Пили горячий, душистый чай. Обеим было хорошо в этой небольшой уютной комнате, к окнам которой припадали зеленые ветки сада и куда не долетала тревожная суета города. Какое-то время молчали. Софье на миг показалось, что все эти разговоры, тревоги преувеличены, что нет никакой опасности, — просто сошлись две старые знакомые и вот сидят себе, пьют чай и говорят о своих вкусах и пристрастиях…
— А знаете, товарищ Ольга, — Софья отодвинула стакан, — иногда мне хочется забыться… от всего, всего… хочется покоя… Нагляделась я на людские муки, особенно этой весной, и больше, кажется, не могу. Вы извините меня, — спохватилась она. — Я понимаю и ради нашего общего дела готова на все, но так больно… так щемит сердце… особенно за детей. Чем они виноваты? За что должны терпеть?

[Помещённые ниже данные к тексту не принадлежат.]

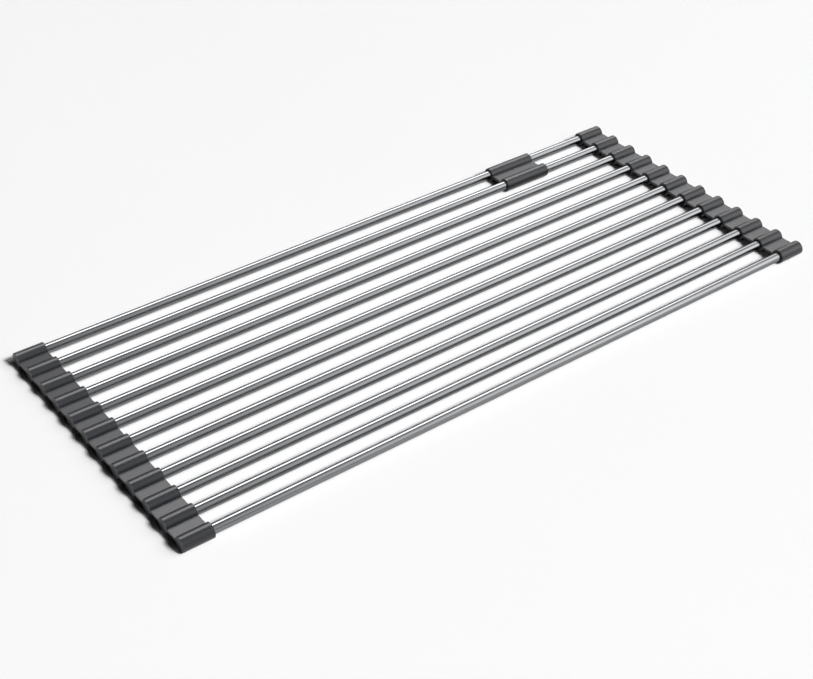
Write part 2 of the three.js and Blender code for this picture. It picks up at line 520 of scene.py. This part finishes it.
# Surface
# A wide board of matt white card that the rack lies on. It isn't part of the rack, and it keeps
# the rack's soft shadow.
BOARD_HALF = 9.0
BOARD_WHITE = "#f9f9f9"
BOARD_GREY = "#f7f7f7"
BOARD_CLOUD_SIZE = 0.4


def matt_board():
    """Matt white card: even, without gloss, with a very faint change of tone."""
    material = bpy.data.materials.new("matt white board")
    material.use_nodes = True
    tree = material.node_tree
    tree.nodes.clear()
    place = add_node(tree, "ShaderNodeTexCoord").outputs["Object"]
    clouds = add_node(tree, "ShaderNodeTexNoise",
                      {"Vector": place, "Scale": 1 / BOARD_CLOUD_SIZE, "Detail": 2})
    tone = add_node(tree, "ShaderNodeMix",
                    {"Factor": clouds.outputs["Fac"], "A": colour(BOARD_WHITE),
                     "B": colour(BOARD_GREY)}, data_type="RGBA")
    surface = add_node(tree, "ShaderNodeBsdfDiffuse", {"Color": tone.outputs["Result"]})
    add_node(tree, "ShaderNodeOutputMaterial", {"Surface": surface.outputs[0]})
    return material


corners = [(x * BOARD_HALF, y * BOARD_HALF, 0) for x, y in ((-1, -1), (1, -1), (1, 1), (-1, 1))]
board_mesh = bpy.data.meshes.new("board")
board_mesh.from_pydata(corners, [], [(0, 1, 2, 3)])
board_mesh.materials.append(matt_board())
board = bpy.data.objects.new("board", board_mesh)
bpy.context.scene.collection.objects.link(board)


# Light
# Soft studio light. A key lamp in line with the camera, whose shadows fall behind the tubes, and
# a wide weak fill lamp light the rack and the surface. The tubes and the silicone mirror a long
# card behind the rack and a pale room, whose dark gap shades the left ends of the tubes.
CARD_DISTANCE = 1.5
CARD_HEIGHT_ANGLE = math.radians(50.5)
CARD_MIDDLE_X = 0.8
CARD_SIZE = (2.6, 1.12)
CARD_ROLL = math.radians(7)
CARD_RADIANCE = 6.9
CARD_LOWER_FADE = (0.05, 0.66)
CARD_RIGHT_FADE = (0.0, 0.44)
KEY_PLACE = (8.3, -20.9, 19.9)
KEY_SIZE = (6.6, 5.4)
KEY_RADIANCE = 90
FILL_PLACE = (17.6, -16.0, 21.6)
FILL_SIZE = (24, 24)
FILL_RADIANCE = 2.7
GLOW_ANGLE = math.radians(138)
GLOW_HALF_WIDTH = math.radians(55)
GLOW_LEVEL = 2.95
ROOM_WHITE = "#ffffff"
ROOM_LEVEL = 0.8
DARK_LEVEL = 0.08
RIGHT_OF_GAP = (0.18, 0.66)
LEFT_OF_GAP = (0.14, -0.2)


def add_lamp(name, place, target, size, radiance):
    """Adds a soft rectangular lamp that faces a point, and returns its object."""
    lamp = bpy.data.lights.new(name, "AREA")
    lamp.shape = "RECTANGLE"
    lamp.size, lamp.size_y = size
    lamp.energy = radiance * math.pi * size[0] * size[1]
    holder = bpy.data.objects.new(name, lamp)
    bpy.context.scene.collection.objects.link(holder)
    holder.location = place
    holder.rotation_euler = (Vector(target) - Vector(place)).to_track_quat("-Z", "Y").to_euler()
    return holder


card_place = (CARD_MIDDLE_X, CARD_DISTANCE * math.cos(CARD_HEIGHT_ANGLE),
              CARD_DISTANCE * math.sin(CARD_HEIGHT_ANGLE))
card = add_lamp("back card", card_place, (CARD_MIDDLE_X, 0, 0), CARD_SIZE, CARD_RADIANCE)
card.rotation_euler.rotate_axis("Z", CARD_ROLL)
card.visible_diffuse = False
card.data.use_nodes = True
tree = card.data.node_tree
tree.nodes.clear()
on_card = add_node(tree, "ShaderNodeSeparateXYZ",
                   {0: add_node(tree, "ShaderNodeNewGeometry").outputs["Parametric"]}).outputs
from_below = add_node(tree, "ShaderNodeMapRange",
                      {"Value": on_card["Y"], "From Min": CARD_LOWER_FADE[0],
                       "From Max": CARD_LOWER_FADE[1]})
from_right = add_node(tree, "ShaderNodeMapRange",
                      {"Value": on_card["X"], "From Min": CARD_RIGHT_FADE[0],
                       "From Max": CARD_RIGHT_FADE[1]}, interpolation_type="SMOOTHSTEP")
share = add_node(tree, "ShaderNodeMath",
                 {0: from_below.outputs[0], 1: from_right.outputs[0]}, operation="MULTIPLY")
shine = add_node(tree, "ShaderNodeEmission", {"Strength": share.outputs[0]})
add_node(tree, "ShaderNodeOutputLight", {"Surface": shine.outputs[0]})

key = add_lamp("key lamp", KEY_PLACE, (0, 0, 0), KEY_SIZE, KEY_RADIANCE)
key.visible_glossy = False
fill = add_lamp("fill lamp", FILL_PLACE, (0, 0, 0), FILL_SIZE, FILL_RADIANCE)
fill.visible_glossy = False

world = bpy.data.worlds.new("studio room")
world.use_nodes = True
tree = world.node_tree
tree.nodes.clear()
looking = add_node(tree, "ShaderNodeSeparateXYZ",
                   {0: add_node(tree, "ShaderNodeTexCoord").outputs["Generated"]}).outputs
turn = add_node(tree, "ShaderNodeMath", {0: looking["Z"], 1: looking["Y"]}, operation="ARCTAN2")
off_glow = add_node(tree, "ShaderNodeMath", {0: turn.outputs[0], 1: GLOW_ANGLE},
                    operation="SUBTRACT")
apart = add_node(tree, "ShaderNodeMath", {0: off_glow.outputs[0]}, operation="ABSOLUTE")
glow = add_node(tree, "ShaderNodeMapRange",
                {"Value": apart.outputs[0], "From Min": 0.0, "From Max": GLOW_HALF_WIDTH,
                 "To Min": GLOW_LEVEL, "To Max": ROOM_LEVEL}, interpolation_type="SMOOTHSTEP")
to_right = add_node(tree, "ShaderNodeMapRange",
                    {"Value": looking["X"], "From Min": RIGHT_OF_GAP[0],
                     "From Max": RIGHT_OF_GAP[1]})
to_left = add_node(tree, "ShaderNodeMapRange",
                   {"Value": looking["X"], "From Min": LEFT_OF_GAP[0],
                    "From Max": LEFT_OF_GAP[1]})
share = add_node(tree, "ShaderNodeMath",
                 {0: to_right.outputs[0], 1: to_left.outputs[0]}, operation="MAXIMUM")
level = add_node(tree, "ShaderNodeMath",
                 {0: glow.outputs[0], 1: share.outputs[0], 2: DARK_LEVEL},
                 operation="MULTIPLY_ADD")
room = add_node(tree, "ShaderNodeBackground",
                {"Color": colour(ROOM_WHITE), "Strength": level.outputs[0]})
add_node(tree, "ShaderNodeOutputWorld", {"Surface": room.outputs[0]})
bpy.context.scene.world = world
world.cycles_visibility.diffuse = False


# Camera
# It looks down on the rack from the front left, from just over a metre away. Its focal length is
# given in pixels of the 813 pixel wide picture.
PHOTO_WIDTH_PX = 813
FOCAL_PX = 1526.8
SENSOR_WIDTH_MM = 36
CAMERA_PLACE = (-0.5415, -0.7034, 0.6321)
CAMERA_YAW = 0.6399
CAMERA_PITCH = 0.6401

lens = bpy.data.cameras.new("camera")
lens.sensor_width = SENSOR_WIDTH_MM
lens.lens = SENSOR_WIDTH_MM * FOCAL_PX / PHOTO_WIDTH_PX
camera = bpy.data.objects.new("camera", lens)
bpy.context.scene.collection.objects.link(camera)
camera.location = CAMERA_PLACE
camera.rotation_euler = (math.pi / 2 - CAMERA_PITCH, 0, -CAMERA_YAW)
bpy.context.scene.camera = camera
bpy.context.scene.view_settings.view_transform = "Standard"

— Поэтому нам, старшим, и должно быть больно, — сказала секретарь. — Поэтому мы должны выстрадать, добиться для детей другой жизни, Софья. Для них и для себя. Жизнь без классов, без рангов, без привилегий для одних и равнодушия к судьбе других. Я понимаю вас. Думаете, я не такая? Такая же. Разве только большей закалки. А и мне бывает не по себе. Таково уж наше женское сердце. И будет оно болеть всегда, Софийка. Даже тогда, когда дождемся другой, счастливой жизни. Да и что это за сердце, если оно равнодушное и черствое? — Она вздохнула. — Наговорила я вам… Что ж, таково уж нынче счастье. Может, скоро о другом услышим.